La esencia de Madrid se ha cimentado en la formación de barrios populares que surgieron con la gran migración interna vivida en la España de la post guerra. Miles de familias abandonaron las zonas rurales para buscar una mejor vida en torno a las grandes ciudades. La dificultad por acceder a una vivienda asequible las obligó a asentarse sobre el suelo público de las periferias, allí levantaron construcciones precarias con los materiales que encontraron a su paso. Tal fue la magnitud del éxodo que hacia los años sesenta Madrid era la capital europea con mayor cantidad de asentamientos chabolistas.
Según un censo estimado de la Comunidad de Madrid, en los catorce kilómetros de ciudad lineal sobre los que se erige la Cañada Real, uno de los mayores asentamientos precarios de España, viven casi 8.000 personas. Cada una de ellas, con su propia realidad. Realidades difusas, en muchas ocasiones.

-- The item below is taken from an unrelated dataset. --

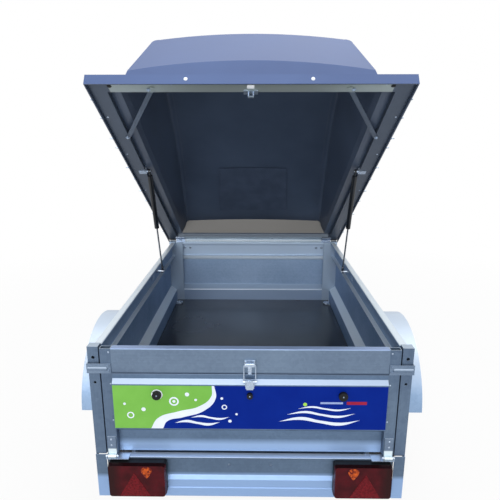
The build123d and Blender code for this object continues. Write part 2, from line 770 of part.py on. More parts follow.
def strut_parts():
    upper, lower = strut_points()
    axis_angle = radians(-lid_angle)
    dy = upper.Y - hinge_y
    dz = upper.Z - hinge_z
    open_upper = Vector(strut_x, hinge_y + dy * cos(axis_angle) - dz * sin(axis_angle),
                        hinge_z + dy * sin(axis_angle) + dz * cos(axis_angle))
    span = (lower - open_upper).length
    direction = (lower - open_upper).normalized()
    frame = Plane(origin=open_upper, x_dir=(1, 0, 0), z_dir=direction)
    eye = Rot(0, 90, 0) * (Cylinder(strut_eye_radius, 10) - Cylinder(strut_stud_radius + 0.5, 12))
    tube = Pos(0, 0, strut_tube_length / 2 + 22) * Cylinder(strut_tube_radius, strut_tube_length)
    neck = Pos(0, 0, 15) * Cylinder(4.2, 16)
    bore = Pos(0, 0, strut_tube_length / 2 + strut_bore_start) * Cylinder(strut_rod_radius + 0.8, strut_tube_length)
    cylinder = eye + (neck + tube - bore)
    rod_top = strut_tube_length - 10
    rod = Pos(0, 0, (rod_top + span - strut_eye_radius) / 2) * Cylinder(
        strut_rod_radius, span - strut_eye_radius - rod_top)
    socket = Pos(0, 0, span - 18) * Cylinder(6.5, 22)
    low_eye = Pos(0, 0, span) * eye
    rod = rod + socket - Pos(0, 0, span) * Rot(0, 90, 0) * Cylinder(strut_stud_radius + 0.5, 20) + low_eye
    return frame * cylinder, frame * rod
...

Un barrio abandonado de la periferia sur de Madrid, donde miles de personas viven en unas condiciones de marginación y pobreza intolerables. Los problemas llegaron al barrio a partir de 2005, cuando el gobierno regional desmanteló todos los núcleos chabolistas, incluido Las Barranquillas, y la venta de drogas se trasladó a esta zona de Madrid.

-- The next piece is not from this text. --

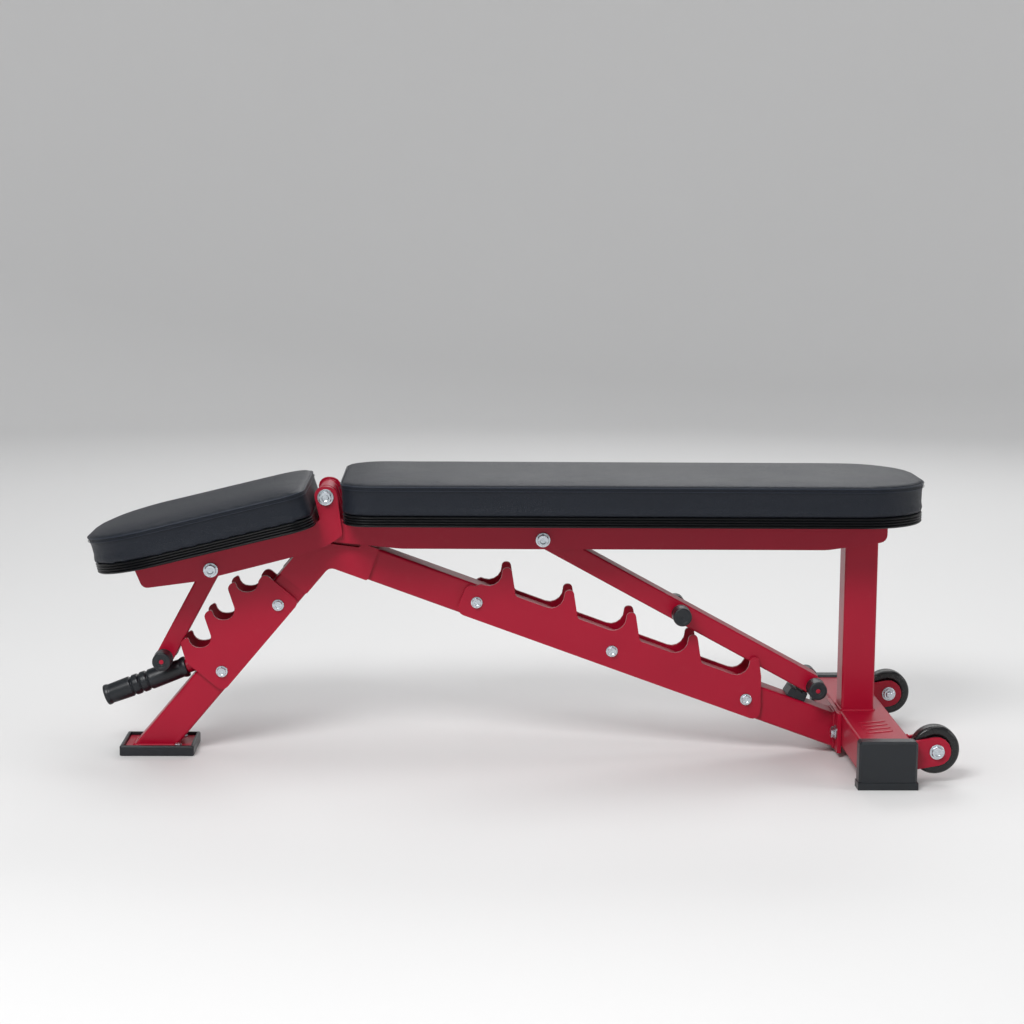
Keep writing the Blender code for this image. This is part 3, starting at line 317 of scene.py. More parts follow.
def plain_floor(colour):
    """Pale matt floor with the faintest cloudiness."""
    made = Finish("pale_floor", Specular_IOR_Level=0.3)
    cloud = made.noise(0.8, 3.0)
    made.feed("Base Color", made.blend(cloud, shade(colour, 0.985), shade(colour, 1.015)))
    made.feed("Roughness", 0.55 + cloud * 0.06)
    return made.material


FINISHES = {}


def finish(name):
    """The finish of that name, made when it is first used."""
    chosen = bpy.context.scene.bench_colours
    tints = {key: tuple(getattr(chosen, key)) for key in Colours.__annotations__}
    recipes = {
        "paint": lambda: powder_coat(tints["paint"]),
        "vinyl": lambda: vinyl_leather("seat_vinyl", tints["vinyl"]),
        # The welt's vinyl is the cushion's colour made 1.9 times lighter: a painted highlight along the seams.
        "welt": lambda: vinyl_leather("welt_vinyl", shade(tints["vinyl"], 1.9), 0.2),
        "band": lambda: glossy_band(tints["band"]),
        "zinc": lambda: zinc_plate(tints["zinc"]),
        "rubber": lambda: moulded("black_rubber", tints["rubber"]),
        "tyre": lambda: moulded("tyre_rubber", tints["tyre"], 0.30, 500.0, 0.12),
        "hub": lambda: moulded("hub_plastic", tints["plastic"], 0.38, 900.0, 0.15),
        "board": lambda: under_cloth(tints["rubber"]),
        "floor": lambda: plain_floor(tints["floor"]),
    }
    if name not in FINISHES:
        FINISHES[name] = recipes[name]()
    return FINISHES[name]


# Surfaces -----------------------------------------------------------------------------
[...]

“Mucha gente piensa que somos todos unos delincuentes y eso es mentira. Mucha gente no ha probado ni visto la droga en su vida, como yo. Pero claro, ¿cómo no van a traficar? Hay que ver toda la mierda que hay aquí. No se puede hacer otra cosa”.

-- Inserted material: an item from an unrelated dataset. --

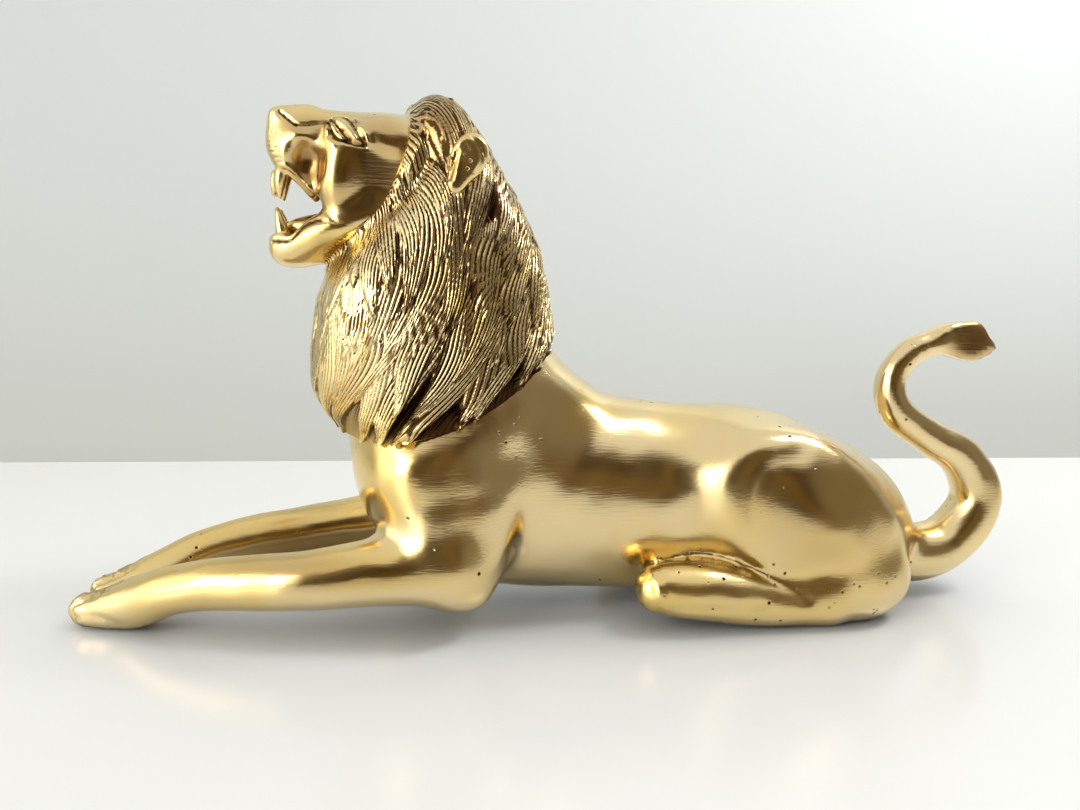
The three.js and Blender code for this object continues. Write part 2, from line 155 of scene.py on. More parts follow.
def smoothstep(x, low, high):
    t = np.clip((x - low) / (high - low), 0.0, 1.0)
    return t * t * (3.0 - 2.0 * t)


def bump(distance, width):
    return np.exp(-((distance / width) ** 2))


def profile(*stations):
    """A smooth function of one variable through a few stations, flat past its ends."""
    xs, ys = np.array(stations, float).T
    before = np.maximum(np.arange(len(xs)) - 1, 0)
    after = np.minimum(np.arange(len(xs)) + 1, len(xs) - 1)
    slopes = (ys[after] - ys[before]) / (xs[after] - xs[before])

    def value(x):
        i = np.clip(np.searchsorted(xs, x, side="right") - 1, 0, len(xs) - 2)
        span = xs[i + 1] - xs[i]
        t = np.clip((x - xs[i]) / span, 0.0, 1.0)
        rest = 1.0 - t
        ends = (1.0 + 2.0 * t) * rest * rest * ys[i] + t * t * (3.0 - 2.0 * t) * ys[i + 1]
        return ends + (t * rest * rest * slopes[i] - t * t * rest * slopes[i + 1]) * span

    return value


def ellipsoid(center, radii, tilt=0.0, power=2.0):
    """An ellipsoid turned about Y, nose down for a positive tilt; a higher power squares it."""
    c, s = math.cos(math.radians(tilt)), math.sin(math.radians(tilt))
    rx, ry, rz = radii

    def value(x, y, z):
        dx, dz = x - center[0], z - center[2]
        px = np.abs(c * dx - s * dz) / rx
        py = np.abs(y - center[1]) / ry
        pz = np.abs(s * dx + c * dz) / rz
        if power != 2.0:
            near = (px ** power + py ** power + pz ** power) ** (1.0 / power)
            return (near - 1.0) * min(radii)
        near = np.sqrt(px * px + py * py + pz * pz)
        steep = np.sqrt((px / rx) ** 2 + (py / ry) ** 2 + (pz / rz) ** 2)
        return near * (near - 1.0) / np.maximum(steep, 1e-6)

    return value


def pillow(center, radii, tilt=0.0, power=2.8):
    """A form that is oval in side view and has a broad flat side with a rounded rim."""
    c, s = math.cos(math.radians(tilt)), math.sin(math.radians(tilt))
    rx, ry, rz = radii

    def value(x, y, z):
        dx, dz = x - center[0], z - center[2]
        around = np.hypot((c * dx - s * dz) / rx, (s * dx + c * dz) / rz)
        near = (around ** power + np.abs((y - center[1]) / ry) ** power) ** (1.0 / power)
        return (near - 1.0) * min(radii)

    return value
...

Vecinos del barrio luchan por la normalización y contra el estigma que supone vivir en este asentamiento, donde todas las construcciones son ilegales, “aquí todo es un desastre, calles de barro, de basura, casas de mierda… vivimos en un puto desastre”.
“Esto no va a ir a mejor, siempre va a ser así. Es más fácil que los míos huyan de aquí a que las cosas se arreglen” “Ha habido casos de varias personas que han acabado en la calle después de que sus jefes se enteraran de que vivían aquí. Las personas no son mejores o peores dependiendo de dónde vengan”.
Hay apoyo mutuo y también hay solidaridad, pero también hay decadencia y dolor y tristeza y tripas vacías que se cansan de esperar una solución que no llega.
Durante estos meses las asociaciones vecinales y culturales, lideradas por mujeres, han denunciado con una titánica dignidad y de forma pacífica sus exigencias. Las organizaciones sociales han emitido comunicaciones, establecido interlocución con responsables a todos los niveles además, las AMPAS, los centros educativos, los sanitarios y las trabajadoras sociales han hecho un llamamiento por los graves riesgos para la población que vive aquí.
Como se señala en la Agenda Urbana Española, una hoja de ruta para conseguir pueblos y ciudades más humanos, "la segregación social que se produce en ciertas zonas crea, de hecho, problemas de inestabilidad, como son la inseguridad o la marginación, que tienden a enquistarse entre las poblaciones más vulnerables si no se le dedica la atención adecuada. La desigualdad en el acceso a los servicios básicos, la vivienda, la educación, el empleo, etc. tiene repercusiones en términos socioeconómicos, ambientales y políticos".